_Work instructions_
Return a copy of each line that holds the string "builds".

_Dataset content_
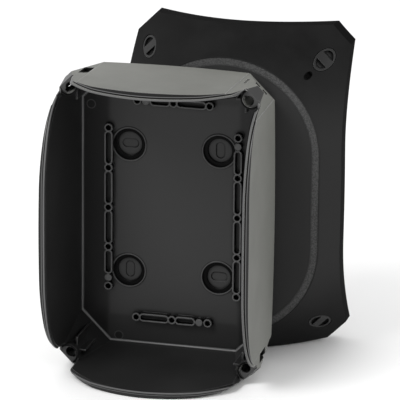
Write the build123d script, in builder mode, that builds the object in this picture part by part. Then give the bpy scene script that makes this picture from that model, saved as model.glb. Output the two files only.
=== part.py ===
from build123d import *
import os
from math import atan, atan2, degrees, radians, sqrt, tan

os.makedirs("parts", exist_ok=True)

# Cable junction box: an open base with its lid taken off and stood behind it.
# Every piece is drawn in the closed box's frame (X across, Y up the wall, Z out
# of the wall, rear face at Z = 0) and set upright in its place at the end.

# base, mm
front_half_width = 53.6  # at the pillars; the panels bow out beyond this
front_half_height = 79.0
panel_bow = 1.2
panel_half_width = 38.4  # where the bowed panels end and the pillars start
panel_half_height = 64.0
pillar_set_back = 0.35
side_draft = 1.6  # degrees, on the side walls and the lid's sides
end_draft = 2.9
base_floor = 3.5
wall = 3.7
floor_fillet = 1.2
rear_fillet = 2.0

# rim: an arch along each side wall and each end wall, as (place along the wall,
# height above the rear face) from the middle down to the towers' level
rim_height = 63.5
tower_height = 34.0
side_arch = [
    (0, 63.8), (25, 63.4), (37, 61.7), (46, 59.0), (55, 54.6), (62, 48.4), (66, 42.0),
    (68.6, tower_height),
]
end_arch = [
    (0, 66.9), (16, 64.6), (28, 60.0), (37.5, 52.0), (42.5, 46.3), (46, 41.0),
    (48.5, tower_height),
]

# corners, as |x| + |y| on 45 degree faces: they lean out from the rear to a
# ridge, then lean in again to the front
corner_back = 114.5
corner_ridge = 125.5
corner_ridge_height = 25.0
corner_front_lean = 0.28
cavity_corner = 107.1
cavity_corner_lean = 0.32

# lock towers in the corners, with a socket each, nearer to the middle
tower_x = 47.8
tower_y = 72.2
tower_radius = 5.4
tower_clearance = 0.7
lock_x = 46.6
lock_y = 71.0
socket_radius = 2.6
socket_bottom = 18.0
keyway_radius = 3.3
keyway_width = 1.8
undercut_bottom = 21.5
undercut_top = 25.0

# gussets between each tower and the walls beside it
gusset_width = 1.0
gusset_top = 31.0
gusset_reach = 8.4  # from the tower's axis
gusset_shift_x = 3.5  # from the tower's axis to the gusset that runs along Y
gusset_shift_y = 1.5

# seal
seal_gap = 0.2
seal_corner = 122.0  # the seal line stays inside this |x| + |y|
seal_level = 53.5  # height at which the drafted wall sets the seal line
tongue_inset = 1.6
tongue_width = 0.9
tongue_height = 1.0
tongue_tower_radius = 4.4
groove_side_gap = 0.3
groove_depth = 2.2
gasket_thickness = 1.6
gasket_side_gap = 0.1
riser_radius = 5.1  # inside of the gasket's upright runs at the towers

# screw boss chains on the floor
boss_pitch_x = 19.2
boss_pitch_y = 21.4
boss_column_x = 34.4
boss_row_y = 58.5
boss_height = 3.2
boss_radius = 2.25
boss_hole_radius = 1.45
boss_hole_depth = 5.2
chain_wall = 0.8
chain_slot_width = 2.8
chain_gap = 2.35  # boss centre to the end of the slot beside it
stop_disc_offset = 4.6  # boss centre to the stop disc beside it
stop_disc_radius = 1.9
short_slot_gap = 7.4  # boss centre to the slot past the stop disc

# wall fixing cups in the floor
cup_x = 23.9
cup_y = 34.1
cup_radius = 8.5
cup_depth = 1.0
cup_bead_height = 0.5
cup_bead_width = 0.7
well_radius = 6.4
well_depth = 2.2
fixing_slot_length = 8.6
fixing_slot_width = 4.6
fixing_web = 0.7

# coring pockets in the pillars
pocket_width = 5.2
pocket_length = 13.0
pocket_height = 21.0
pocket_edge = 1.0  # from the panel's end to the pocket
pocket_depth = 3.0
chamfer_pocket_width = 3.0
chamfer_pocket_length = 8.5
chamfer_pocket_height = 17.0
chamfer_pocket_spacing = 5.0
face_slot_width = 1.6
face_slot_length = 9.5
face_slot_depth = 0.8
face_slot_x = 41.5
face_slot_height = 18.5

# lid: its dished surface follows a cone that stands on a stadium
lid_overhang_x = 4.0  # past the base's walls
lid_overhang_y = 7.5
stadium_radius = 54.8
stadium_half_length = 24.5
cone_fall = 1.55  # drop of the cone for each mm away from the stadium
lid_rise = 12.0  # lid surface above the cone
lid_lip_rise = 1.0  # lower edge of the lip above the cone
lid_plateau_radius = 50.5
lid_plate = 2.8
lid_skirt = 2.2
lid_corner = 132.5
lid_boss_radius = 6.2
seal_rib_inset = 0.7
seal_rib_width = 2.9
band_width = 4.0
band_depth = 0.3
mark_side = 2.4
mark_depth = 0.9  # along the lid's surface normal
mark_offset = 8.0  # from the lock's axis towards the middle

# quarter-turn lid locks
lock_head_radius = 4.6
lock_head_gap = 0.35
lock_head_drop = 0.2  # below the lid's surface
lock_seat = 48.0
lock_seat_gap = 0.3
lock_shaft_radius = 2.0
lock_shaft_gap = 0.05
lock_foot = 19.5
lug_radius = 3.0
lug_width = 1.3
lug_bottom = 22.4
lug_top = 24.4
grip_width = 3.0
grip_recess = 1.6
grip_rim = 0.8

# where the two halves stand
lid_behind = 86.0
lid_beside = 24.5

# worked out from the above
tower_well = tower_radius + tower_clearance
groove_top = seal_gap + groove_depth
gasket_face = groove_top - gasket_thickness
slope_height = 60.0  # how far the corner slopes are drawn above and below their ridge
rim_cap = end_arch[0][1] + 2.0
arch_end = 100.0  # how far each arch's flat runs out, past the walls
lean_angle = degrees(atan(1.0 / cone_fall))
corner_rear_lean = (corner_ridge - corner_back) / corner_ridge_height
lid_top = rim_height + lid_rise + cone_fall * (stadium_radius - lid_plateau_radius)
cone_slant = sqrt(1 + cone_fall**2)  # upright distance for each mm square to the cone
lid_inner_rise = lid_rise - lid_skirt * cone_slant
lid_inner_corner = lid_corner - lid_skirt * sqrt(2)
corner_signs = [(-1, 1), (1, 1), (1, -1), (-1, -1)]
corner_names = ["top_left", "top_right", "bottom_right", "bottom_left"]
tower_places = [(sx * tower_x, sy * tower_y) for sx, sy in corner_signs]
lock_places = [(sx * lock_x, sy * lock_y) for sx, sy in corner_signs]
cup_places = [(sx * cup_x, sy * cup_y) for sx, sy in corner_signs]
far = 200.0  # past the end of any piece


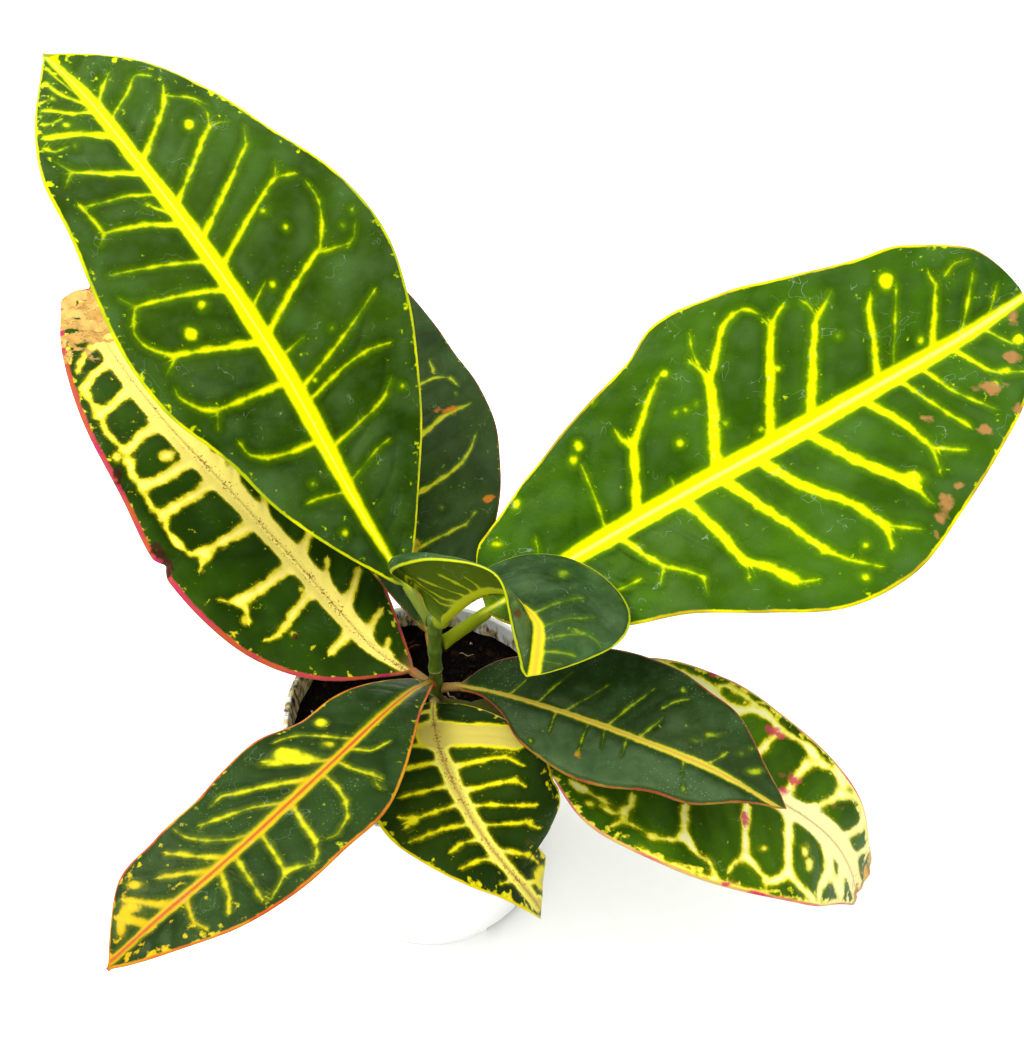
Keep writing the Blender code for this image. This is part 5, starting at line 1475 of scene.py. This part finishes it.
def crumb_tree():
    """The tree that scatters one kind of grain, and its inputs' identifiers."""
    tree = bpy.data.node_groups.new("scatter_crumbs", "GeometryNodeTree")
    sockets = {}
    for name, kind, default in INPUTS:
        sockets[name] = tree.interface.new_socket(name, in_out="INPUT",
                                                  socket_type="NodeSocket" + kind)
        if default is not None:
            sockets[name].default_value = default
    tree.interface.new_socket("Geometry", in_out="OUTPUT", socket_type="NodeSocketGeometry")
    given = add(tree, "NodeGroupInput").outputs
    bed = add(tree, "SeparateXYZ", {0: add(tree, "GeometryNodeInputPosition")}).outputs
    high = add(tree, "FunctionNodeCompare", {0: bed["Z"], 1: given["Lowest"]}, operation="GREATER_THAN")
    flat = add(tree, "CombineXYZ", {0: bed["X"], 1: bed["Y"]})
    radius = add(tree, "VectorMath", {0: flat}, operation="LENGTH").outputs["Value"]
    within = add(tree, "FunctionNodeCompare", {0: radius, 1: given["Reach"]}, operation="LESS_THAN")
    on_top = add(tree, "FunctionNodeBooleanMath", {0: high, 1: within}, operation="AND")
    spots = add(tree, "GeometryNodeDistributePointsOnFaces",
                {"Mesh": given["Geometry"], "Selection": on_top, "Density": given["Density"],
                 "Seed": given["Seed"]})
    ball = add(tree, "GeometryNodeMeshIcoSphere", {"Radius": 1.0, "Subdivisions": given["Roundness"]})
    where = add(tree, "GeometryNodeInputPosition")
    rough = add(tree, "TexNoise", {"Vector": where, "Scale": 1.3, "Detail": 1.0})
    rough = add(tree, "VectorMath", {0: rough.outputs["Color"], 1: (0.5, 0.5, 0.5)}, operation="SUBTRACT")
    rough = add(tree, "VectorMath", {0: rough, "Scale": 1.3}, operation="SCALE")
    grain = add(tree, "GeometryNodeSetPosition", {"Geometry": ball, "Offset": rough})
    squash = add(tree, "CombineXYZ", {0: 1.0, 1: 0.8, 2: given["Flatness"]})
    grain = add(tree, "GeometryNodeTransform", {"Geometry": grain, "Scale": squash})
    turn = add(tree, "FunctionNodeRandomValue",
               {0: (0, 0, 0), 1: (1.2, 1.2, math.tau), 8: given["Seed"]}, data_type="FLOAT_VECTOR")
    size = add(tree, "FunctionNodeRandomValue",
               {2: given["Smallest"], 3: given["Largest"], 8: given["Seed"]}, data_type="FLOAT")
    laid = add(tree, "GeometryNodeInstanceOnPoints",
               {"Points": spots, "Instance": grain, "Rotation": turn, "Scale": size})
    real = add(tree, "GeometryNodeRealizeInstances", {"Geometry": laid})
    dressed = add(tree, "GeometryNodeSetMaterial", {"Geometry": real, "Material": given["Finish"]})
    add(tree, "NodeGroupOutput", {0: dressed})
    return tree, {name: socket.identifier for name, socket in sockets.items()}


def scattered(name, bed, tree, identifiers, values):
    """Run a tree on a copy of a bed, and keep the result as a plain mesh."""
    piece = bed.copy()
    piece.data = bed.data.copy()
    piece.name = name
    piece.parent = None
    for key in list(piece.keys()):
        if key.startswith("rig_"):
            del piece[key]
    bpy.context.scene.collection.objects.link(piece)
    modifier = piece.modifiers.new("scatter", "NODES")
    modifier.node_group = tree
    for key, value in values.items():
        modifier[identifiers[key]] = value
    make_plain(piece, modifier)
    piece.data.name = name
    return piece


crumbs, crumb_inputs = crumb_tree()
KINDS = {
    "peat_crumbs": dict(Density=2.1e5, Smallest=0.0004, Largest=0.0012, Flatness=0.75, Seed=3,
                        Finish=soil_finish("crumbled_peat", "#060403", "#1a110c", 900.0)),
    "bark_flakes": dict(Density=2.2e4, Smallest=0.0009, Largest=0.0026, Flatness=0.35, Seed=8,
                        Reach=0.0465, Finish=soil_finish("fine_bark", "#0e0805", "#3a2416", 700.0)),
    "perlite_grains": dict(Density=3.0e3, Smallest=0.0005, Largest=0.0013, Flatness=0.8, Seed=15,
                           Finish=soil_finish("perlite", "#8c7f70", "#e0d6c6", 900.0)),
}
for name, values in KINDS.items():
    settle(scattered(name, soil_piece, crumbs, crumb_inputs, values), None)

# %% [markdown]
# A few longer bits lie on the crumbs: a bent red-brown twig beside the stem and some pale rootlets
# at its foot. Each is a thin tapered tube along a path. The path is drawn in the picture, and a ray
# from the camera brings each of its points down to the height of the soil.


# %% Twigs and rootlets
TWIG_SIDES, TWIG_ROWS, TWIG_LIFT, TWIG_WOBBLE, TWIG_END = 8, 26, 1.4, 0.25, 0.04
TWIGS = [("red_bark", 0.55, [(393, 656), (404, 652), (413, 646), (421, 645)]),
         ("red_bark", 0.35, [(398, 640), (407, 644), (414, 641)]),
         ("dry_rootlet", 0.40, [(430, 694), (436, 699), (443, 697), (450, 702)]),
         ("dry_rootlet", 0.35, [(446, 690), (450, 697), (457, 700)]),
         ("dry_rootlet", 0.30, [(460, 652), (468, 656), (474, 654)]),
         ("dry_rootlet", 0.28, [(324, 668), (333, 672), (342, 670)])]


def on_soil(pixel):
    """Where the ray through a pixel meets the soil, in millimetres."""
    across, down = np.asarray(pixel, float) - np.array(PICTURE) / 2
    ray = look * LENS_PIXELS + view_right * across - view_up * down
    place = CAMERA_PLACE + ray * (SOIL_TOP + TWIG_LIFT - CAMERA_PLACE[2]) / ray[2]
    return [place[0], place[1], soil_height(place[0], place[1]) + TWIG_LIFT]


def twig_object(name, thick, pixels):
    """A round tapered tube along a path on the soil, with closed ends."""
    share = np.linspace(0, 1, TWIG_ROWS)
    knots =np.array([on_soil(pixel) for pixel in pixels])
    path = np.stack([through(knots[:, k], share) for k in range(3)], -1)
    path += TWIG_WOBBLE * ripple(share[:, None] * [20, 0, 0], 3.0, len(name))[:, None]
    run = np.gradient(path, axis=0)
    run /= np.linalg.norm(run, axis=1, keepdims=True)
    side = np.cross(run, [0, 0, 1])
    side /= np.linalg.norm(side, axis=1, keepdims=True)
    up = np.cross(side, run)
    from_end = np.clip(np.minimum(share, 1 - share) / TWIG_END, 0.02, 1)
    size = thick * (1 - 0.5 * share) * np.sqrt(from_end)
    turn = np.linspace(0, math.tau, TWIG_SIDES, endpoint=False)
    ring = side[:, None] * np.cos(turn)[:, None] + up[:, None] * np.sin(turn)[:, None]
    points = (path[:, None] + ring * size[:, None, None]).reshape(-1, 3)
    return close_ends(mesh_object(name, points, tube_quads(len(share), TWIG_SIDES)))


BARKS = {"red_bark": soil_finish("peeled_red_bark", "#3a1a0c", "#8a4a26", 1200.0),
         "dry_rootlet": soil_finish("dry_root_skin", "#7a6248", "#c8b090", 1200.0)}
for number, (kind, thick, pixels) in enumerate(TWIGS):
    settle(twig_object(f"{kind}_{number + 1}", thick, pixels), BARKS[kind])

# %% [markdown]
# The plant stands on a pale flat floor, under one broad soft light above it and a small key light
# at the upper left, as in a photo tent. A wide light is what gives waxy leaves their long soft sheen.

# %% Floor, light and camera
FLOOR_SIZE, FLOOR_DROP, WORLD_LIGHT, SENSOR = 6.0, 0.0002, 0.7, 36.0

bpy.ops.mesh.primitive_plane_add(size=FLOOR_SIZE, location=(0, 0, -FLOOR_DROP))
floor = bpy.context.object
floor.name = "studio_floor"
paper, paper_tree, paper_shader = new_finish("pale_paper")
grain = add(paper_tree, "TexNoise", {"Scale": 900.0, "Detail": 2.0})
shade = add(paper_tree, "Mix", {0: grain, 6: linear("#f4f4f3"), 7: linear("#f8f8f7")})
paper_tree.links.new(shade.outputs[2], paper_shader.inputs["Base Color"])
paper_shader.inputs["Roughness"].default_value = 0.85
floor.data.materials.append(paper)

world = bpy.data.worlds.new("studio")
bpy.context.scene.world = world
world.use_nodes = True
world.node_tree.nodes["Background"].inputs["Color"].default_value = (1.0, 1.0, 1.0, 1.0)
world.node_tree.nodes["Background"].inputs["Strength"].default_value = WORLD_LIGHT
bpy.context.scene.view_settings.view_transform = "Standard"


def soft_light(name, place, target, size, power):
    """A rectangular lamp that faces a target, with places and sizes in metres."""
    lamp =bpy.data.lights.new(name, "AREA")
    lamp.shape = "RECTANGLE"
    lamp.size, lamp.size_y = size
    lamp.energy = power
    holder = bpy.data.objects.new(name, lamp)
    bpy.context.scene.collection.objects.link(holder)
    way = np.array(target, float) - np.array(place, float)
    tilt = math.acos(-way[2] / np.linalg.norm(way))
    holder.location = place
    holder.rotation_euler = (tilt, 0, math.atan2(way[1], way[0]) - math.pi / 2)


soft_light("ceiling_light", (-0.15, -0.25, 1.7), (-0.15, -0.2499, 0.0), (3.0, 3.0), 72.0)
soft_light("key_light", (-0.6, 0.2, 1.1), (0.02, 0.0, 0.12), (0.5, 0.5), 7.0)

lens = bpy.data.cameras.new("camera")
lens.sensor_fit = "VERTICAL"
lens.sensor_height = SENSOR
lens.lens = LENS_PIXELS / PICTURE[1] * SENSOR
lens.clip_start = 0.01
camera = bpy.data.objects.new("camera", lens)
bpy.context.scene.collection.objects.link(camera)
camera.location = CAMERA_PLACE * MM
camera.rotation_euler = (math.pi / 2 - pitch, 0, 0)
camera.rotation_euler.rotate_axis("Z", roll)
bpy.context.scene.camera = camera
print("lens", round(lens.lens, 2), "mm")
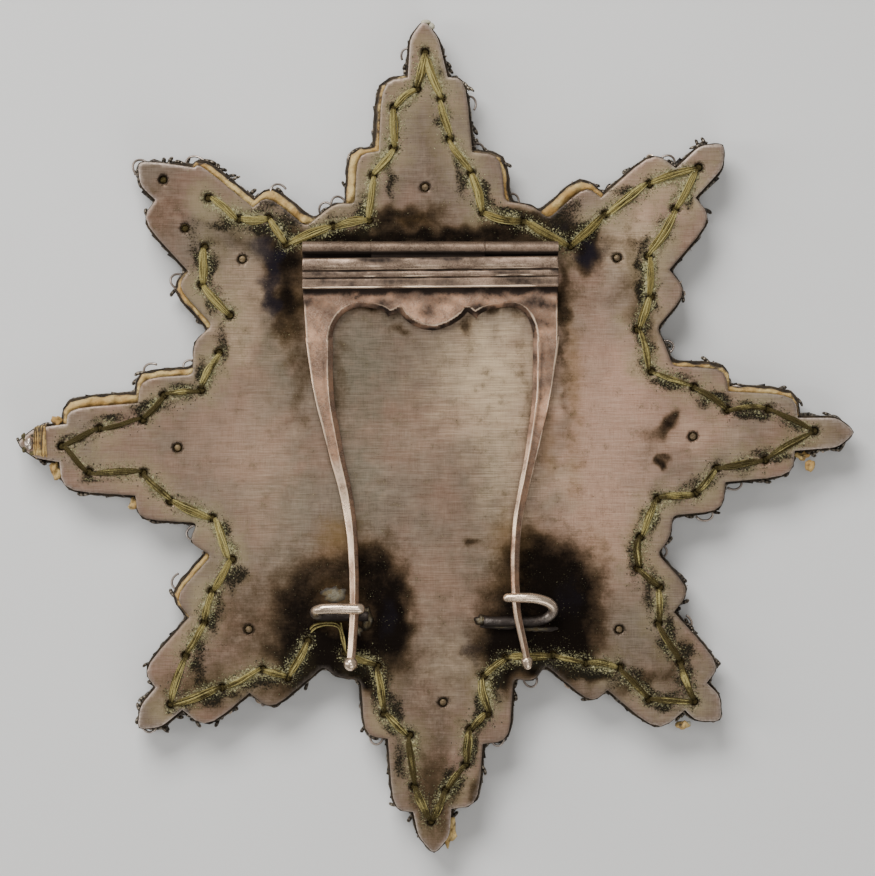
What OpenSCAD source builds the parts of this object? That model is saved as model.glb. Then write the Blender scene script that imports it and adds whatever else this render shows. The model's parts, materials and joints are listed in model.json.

_Exercise solution_
Write the build123d script, in builder mode, that builds the object in this picture part by part. Then give the bpy scene script that makes this picture from that model, saved as model.glb. Output the two files only.
What OpenSCAD source builds the parts of this object? That model is saved as model.glb. Then write the Blender scene script that imports it and adds whatever else this render shows. The model's parts, materials and joints are listed in model.json.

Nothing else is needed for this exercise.